The law's enactment demonstrates that bipartisan legislative support exists for AI safety regulation, at least at the state level, despite industry lobbying and concerns about economic competitiveness.60 The strong public support noted by sponsors (84% of New Yorkers) suggests that AI risk concerns resonate with voters beyond the AI safety research community.61
Whether the RAISE Act effectively reduces catastrophic AI risks will depend on multiple factors: the quality of safety protocols developers implement, the rigor of third-party audits, the enforcement priorities and resources of the Attorney General and oversight office, and ultimately whether the current state of AI safety research provides adequate methods for preventing the critical harms the law seeks to address.
Key Uncertainties
Several important questions about the RAISE Act remain unresolved:
- Will federal preemption challenges succeed? The relationship between state AI safety laws and federal authority remains legally uncertain, particularly following the December 2025 executive order.
- How will "unreasonable risk of critical harm" be interpreted?

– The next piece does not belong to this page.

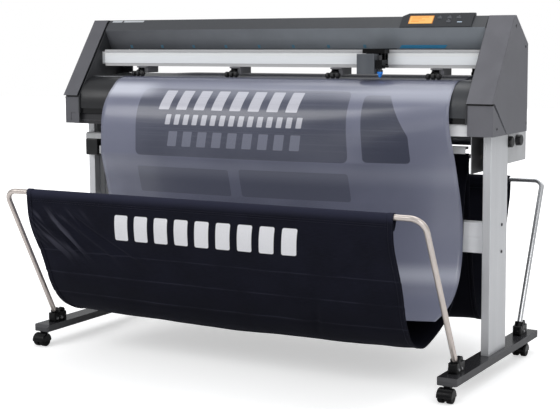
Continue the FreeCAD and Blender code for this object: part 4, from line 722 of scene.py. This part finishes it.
def cloth_material(sleeve_start):
    """Dark woven polyester with a row of plain white printed blocks on the front, painted shade low
    down and painted highlights on the front sleeve, the folds at the left and the packing creases.
    """
    g = Graph("basket_cloth")
    uv = g.node("ShaderNodeUVMap", uv_map="sheet").outputs[0]
    across, along, _ = g.axes(uv)
    thread = 1.3 * MM
    warp, weft = (g.math("SINE", g.times(axis, 2 * math.pi / thread)) for axis in (across, along))
    weave = g.times(warp, weft)
    slub = g.noise(3 * MM, detail=3, stretch=(0.15, 1.0, 1.0), vector=uv)
    cloudy = g.noise(140 * MM, detail=4, vector=uv)
    navy = srgb(15, 16, 27)
    tone = g.mix(g.span(cloudy), shade(navy, 0.75), shade(navy, 1.2))
    tone = g.mix(g.span(slub, 0.35, 0.75, 0.0, 0.35), tone, srgb(26, 27, 40))
    tone = g.mix(g.span(weave, -1.0, 1.0, 0.0, 0.10), tone, srgb(44, 46, 62))
    # Painted shade: the cloth darkens toward the bottom of the basket.
    shaded_low_part = g.span(along, sleeve_start + 0.18, sleeve_start + 0.46, 0.0, 0.5)
    tone = g.mix(shaded_low_part, tone, srgb(9, 9, 15))
    # Painted highlight along the crown of the front sleeve.
    crown = g.times(g.span(along, sleeve_start - 0.030, sleeve_start),
                    g.span(along, sleeve_start + 0.034, sleeve_start + 0.008), 0.45)
    tone = g.mix(crown, tone, srgb(62, 64, 84))
    # Painted highlight: soft gleams along diagonal folds at the left.
    leaning = g.minus(across, g.times(along, 0.85))
    folds = g.noise(36 * MM, detail=2, vector=g.pair(leaning, g.times(along, 0.22)))
    fold_highlight = g.times(g.span(folds, 0.48, 0.66), g.span(across, -0.36, -0.52),
                         g.span(along, sleeve_start + 0.045, sleeve_start + 0.085),
                         g.span(along, sleeve_start + 0.27, sleeve_start + 0.14), 0.75)
    tone = g.mix(fold_highlight, tone, srgb(72, 72, 84))
    # Painted highlight: a pale line along each packing crease.
    for crease_at in CREASES:
        off = g.math("ABSOLUTE", g.minus(along, sleeve_start + crease_at))
        line = g.times(g.span(off, 3.5 * MM, 0.0), g.span(cloudy, 0.35, 0.60, 0.1, 0.55))
        tone = g.mix(line, tone, srgb(50, 51, 64))
    pitch = (MARK_RIGHT - MARK_LEFT) / MARK_BLOCKS
    middle_along = sleeve_start + (MARK_TOP + MARK_BOTTOM) / 2
    half = (pitch * 0.33, (MARK_BOTTOM - MARK_TOP) / 2)
    blocks = [g.slanted_box(across, along, (MARK_LEFT + pitch * (index + 0.5), middle_along),
                            half, 6 * MM, slant=-0.22, blur=0.8 * MM)
              for index in range(MARK_BLOCKS)]
    print_wear = g.span(g.noise(2.5 * MM, detail=4, vector=uv), 0.30, 0.42, 0.80, 1.0)
    printed = g.times(g.union(blocks), print_wear)
    tone = g.mix(printed, tone, srgb(232, 232, 236))
    height = g.math("ADD", g.times(weave, 0.5), g.times(slub, 0.7))
    g.set(Base_Color=tone, Roughness=g.minus(0.80, g.times(printed, 0.25)),
          Sheen_Weight=g.minus(0.05, g.times(printed, 0.05)), Sheen_Roughness=0.4,
          Sheen_Tint=srgb(150, 155, 190), Specular_IOR_Level=0.10,
          Normal=g.bump(height, 0.12 * MM, 0.5))
    return g.material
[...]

The law's prohibition on deploying high-risk models depends on this undefined standard, which may be clarified through regulatory guidance or enforcement actions.
- Will other states follow suit? If New York and California's approach becomes a template for other states, AI developers could face a complex patchwork of requirements; alternatively, state coordination could create de facto national standards.
- Can third-party auditors effectively assess frontier AI risks? The law assumes independent auditors can meaningfully evaluate cutting-edge AI systems for catastrophic risks, but this capability may not currently exist at scale.
- What enforcement priorities will emerge? With limited resources and many potential areas of focus, the Attorney General's enforcement decisions will substantially shape the law's practical impact.